Allowing US FDA-approved products into Switzerland would give Swiss surgeons greater choice regarding substitution products that are not yet approved in Switzerland or the EU.

This would potentially grant Switzerland much earlier access to medtech innovations, given that EU approvals under the MDR are typically three to five years behind FDA approval; and that up to 50% of European companies are deciding to go to the US first to make their product launches, according to a MedTech Europe survey in summer 2022. (Also see "Extensive EU Medtech Regulatory Survey Reveals Scale Of MDR Hurdles And Where Problems Lie" - Medtech Insight, 18 Jul, 2022.)

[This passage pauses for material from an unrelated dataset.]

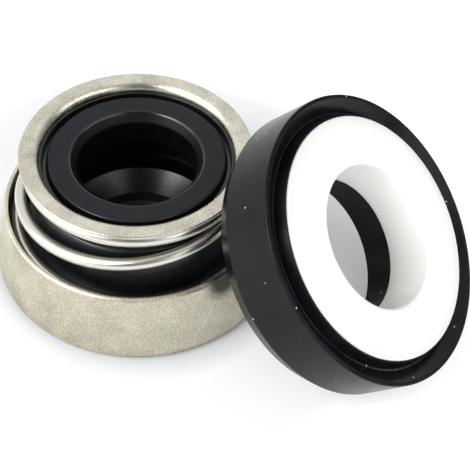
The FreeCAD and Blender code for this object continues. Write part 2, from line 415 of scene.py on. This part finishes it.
# ---------------------------------------------------------------- floor
FLOOR_CORNERS = [(-1.5, -1.5, 0), (1.5, -1.5, 0), (1.5, 1.5, 0), (-1.5, 1.5, 0)]
CLOUD_SCALE = 60.0
# Darkest and lightest white of the floor, as each kind of ray finds it
FLOOR_SEEN = (0.68, 0.69, 0.70), (0.70, 0.71, 0.72)
FLOOR_MIRRORED = (0.56, 0.565, 0.57), (0.58, 0.585, 0.59)
FLOOR_LIGHTING = (0.91, 0.92, 0.93), (0.93, 0.94, 0.95)
# Painted shade: the grey that the camera sees on the floor inside the head's bore
FLOOR_PAINTED_SHADE_IN_BORE = (0.14, 0.14, 0.145)
# Distances from the head's axis between which each change takes place, and for a glow its two values
BORE_EDGE = 0.0065, 0.008
# Painted light: the near and far glows whiten the floor more the further it lies from the head, so the
# floor by the head stays darker as painted shade
NEAR_GLOW = 0.0148, 0.0175, 0, 0.24
FAR_GLOW = 0.026, 0.034, 0, 0.34
HORIZON_GLOW = 0.06, 0.30, 0, 0.40


def make_floor():
    """White to the camera and in reflections, where it keeps the object's shadow; a painted glow
    whitens it away from the head, and painted shade greys it inside the head's bore.
    """
    floor = make_object("floor", FLOOR_CORNERS, [(0, 1, 2, 3)])
    material = bpy.data.materials.new("floor_white")
    graph = Graph(material)
    path = graph.add("ShaderNodeLightPath").outputs
    place = graph.add("ShaderNodeTexCoord").outputs["Object"]
    cloud = graph.noise(place, CLOUD_SCALE)
    distance = graph.vector_math("LENGTH", place)
    unseen = graph.mixed(path["Is Glossy Ray"], graph.mixed(cloud, *FLOOR_LIGHTING),
                         graph.mixed(cloud, *FLOOR_MIRRORED))
    # painted shade: inside the bore's edge the camera sees the floor grey
    outside = graph.mapped(distance, *BORE_EDGE, 0, 1)
    seen = graph.mixed(outside, FLOOR_PAINTED_SHADE_IN_BORE, graph.mixed(cloud, *FLOOR_SEEN))
    colour = graph.mixed(path["Is Camera Ray"], unseen, seen)
    looking = graph.math("MAXIMUM", path["Is Camera Ray"], path["Is Glossy Ray"])
    looking = graph.math("MAXIMUM", looking, path["Is Transmission Ray"])
    # painted light: glow that grows with distance from the head, leaving painted shade on the floor by
    # the head
    around = graph.math("ADD", graph.mapped(distance, *NEAR_GLOW), graph.mapped(distance, *FAR_GLOW))
    horizon = graph.math("MULTIPLY", graph.mapped(distance, *HORIZON_GLOW), path["Is Camera Ray"])
    strength = graph.math("ADD", graph.math("MULTIPLY", looking, around), horizon)
    diffuse = graph.add("ShaderNodeBsdfDiffuse", {"Color": colour})
    glow = graph.add("ShaderNodeEmission", {"Strength": strength})
    total = graph.add("ShaderNodeAddShader", {0: diffuse.outputs[0], 1: glow.outputs[0]})
    graph.add("ShaderNodeOutputMaterial", {"Surface": total.outputs[0]})
    floor.data.materials.append(material)


# ---------------------------------------------------------------- world
DARK_SIDE = (0.0, -0.68, 0.73)          # over the camera, where reflections are dark
FILL_SIDE = (0.38, -0.87, 0.32)         # low in front, where a soft fill light comes from
# Ramps: where each starts and ends, along a side's cosine or an axis, and its value at both
FRONT_DARK = 0.72, 0.93, 0, 1
RIGHT_DARK = 0.45, 0.85, 0, 0.9
FRONT_FILL = 0.72, 0.95, 0, 2.0
SOFT_LIGHT = -0.3, 0.6, 0.16, 0.42
MIRRORED_LIGHT = 0, 1, 0.88, 0.12       # along the darkness of the two dark sides
PLAIN_WHITE, COOL_WHITE = (1.0, 1.0, 1.0), (0.94, 0.975, 1.0)


def make_world():
    """White to the camera, a white sweep with dark sides in reflections, and a dim soft light."""
    world = bpy.data.worlds.new("tent")
    bpy.context.scene.world = world
    graph = Graph(world)
    path = graph.add("ShaderNodeLightPath").outputs
    direction = graph.add("ShaderNodeTexCoord").outputs["Generated"]
    axes = graph.add("ShaderNodeSeparateXYZ", {0: direction}).outputs
    front_dark = graph.mapped(graph.vector_math("DOT_PRODUCT", direction, DARK_SIDE), *FRONT_DARK)
    dark = graph.math("MAXIMUM", front_dark, graph.mapped(axes["X"], *RIGHT_DARK))
    glossy = graph.math("MULTIPLY", path["Is Glossy Ray"], graph.mapped(dark, *MIRRORED_LIGHT))
    clear = graph.math("MAXIMUM", path["Is Camera Ray"], path["Is Transmission Ray"])
    fill = graph.mapped(graph.vector_math("DOT_PRODUCT", direction, FILL_SIDE), *FRONT_FILL)
    around = graph.math("ADD", graph.mapped(axes["Y"], *SOFT_LIGHT), fill)
    soft = graph.math("MULTIPLY", path["Is Diffuse Ray"], around)
    strength = graph.math("MAXIMUM", graph.math("MAXIMUM", glossy, clear), soft)
    colour = graph.mixed(path["Is Diffuse Ray"], PLAIN_WHITE, COOL_WHITE)
    light = graph.add("ShaderNodeBackground", {"Color": colour, "Strength": strength})
    graph.add("ShaderNodeOutputWorld", {"Surface": light.outputs[0]})


# ---------------------------------------------------------------- lamps and camera
LAMP_AIM = Vector((0.005, 0, 0.005))
# Place, width and height in metres, and power in watts
LAMPS = {
    "right_box": ((0.300, -0.134, 0.225), 0.42, 0.30, 0.62),
    "left_box": ((-0.310, -0.130, 0.240), 0.40, 0.34, 0.80),
    "high_box": ((-0.24, -0.175, 0.34), 0.20, 0.20, 0.98),
}
PICTURE = 470                       # the photo's width and height in pixels
FOCAL_LENGTH = 1000                 # in the photo's pixels
OPTICAL_CENTRE = (234.4, 235.3)     # in pixels from the photo's top left corner
SENSOR = 36.0
CLIP_START, CLIP_END = 0.005, 20
CAMERA_PLACE = (0.009871, -0.068566, 0.080938)
CAMERA_RIGHT = (0.99754, 0.052736, 0.046185)
CAMERA_UP = (-0.070101, 0.750433, 0.657218)
CAMERA_BACK = (0, -0.658839, 0.752284)


def make_lamp(name, place, width, height, power):
    data = bpy.data.lights.new(name, "AREA")
    data.shape = "RECTANGLE"
    data.size, data.size_y, data.energy = width, height, power
    lamp = bpy.data.objects.new(name, data)
    lamp.location = place
    lamp.rotation_mode = "QUATERNION"
    lamp.rotation_quaternion = (LAMP_AIM - Vector(place)).to_track_quat("-Z", "Y")
    bpy.context.scene.collection.objects.link(lamp)


def make_camera():
    data = bpy.data.cameras.new("photo_camera")
    data.sensor_width = SENSOR
    data.lens = SENSOR * FOCAL_LENGTH / PICTURE
    data.shift_x = (PICTURE / 2 - OPTICAL_CENTRE[0]) / PICTURE
    data.shift_y = (OPTICAL_CENTRE[1] - PICTURE / 2) / PICTURE
    data.clip_start, data.clip_end = CLIP_START, CLIP_END
    camera = bpy.data.objects.new("photo_camera", data)
    turn = Matrix((CAMERA_RIGHT, CAMERA_UP, CAMERA_BACK)).transposed().to_4x4()
    camera.matrix_world = Matrix.Translation(CAMERA_PLACE) @ turn
    bpy.context.scene.collection.objects.link(camera)
    bpy.context.scene.camera = camera


make_floor()
make_world()
for name, settings in LAMPS.items():
    make_lamp(name, *settings)
make_camera()
bpy.context.scene.view_settings.view_transform = "Standard"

The US is more attractive not just because of the MDR’s elevated hurdles, but also because the FDA has followed industry’s needs very closely in developing software and artificial intelligence laws, says Swiss Medtech. The EU in contrast has built high hurdles into its draft AI regulation, and has not solicited industry’s input.

Renewed MRA Still Far Off

Switzerland’s US efforts do not negate the value of the EU, which is Switzerland’s biggest trade partner, an agreement with whom at some stage “is inevitable,” Delfosse said. For the time being, the state secretariat for economic affairs (seco) has been involved in several rounds of sounding-out talks in Brussels. Progress on renewing the Institutional Agreement, the medtech MRA and all the other bilateral agreements is moot.

The two blocs are said to be closing some of their gaps, but even under the best of outcomes, an agreement would not arise before summer 2024. The Swiss medical technology industry has been living without an MRA since May 2021 and sees no clear sign that the situation will change any time soon.

As other Swiss industry sectors such machinery and construction materials one by one are locked out of EU equivalency, the pressure for Switzerland to reach an agreement with the EU will mount. Medtech and research were the first two elements to be affected by MRA non-renewals.

Delfosse also fears loss of attractiveness of Switzerland as a European HQ base for non-European companies. Swiss Medtech recently started a project to highlight the value of the country as a medtech location. Medtech Standort Schweiz 2030 includes a set of 12 aims for the industry and wider sector to work on over the coming years.

Improving market access and driving product innovation are part of the project. “We cannot predict how 2030 will look, but we are preparing for all eventualities,” Delfosse said.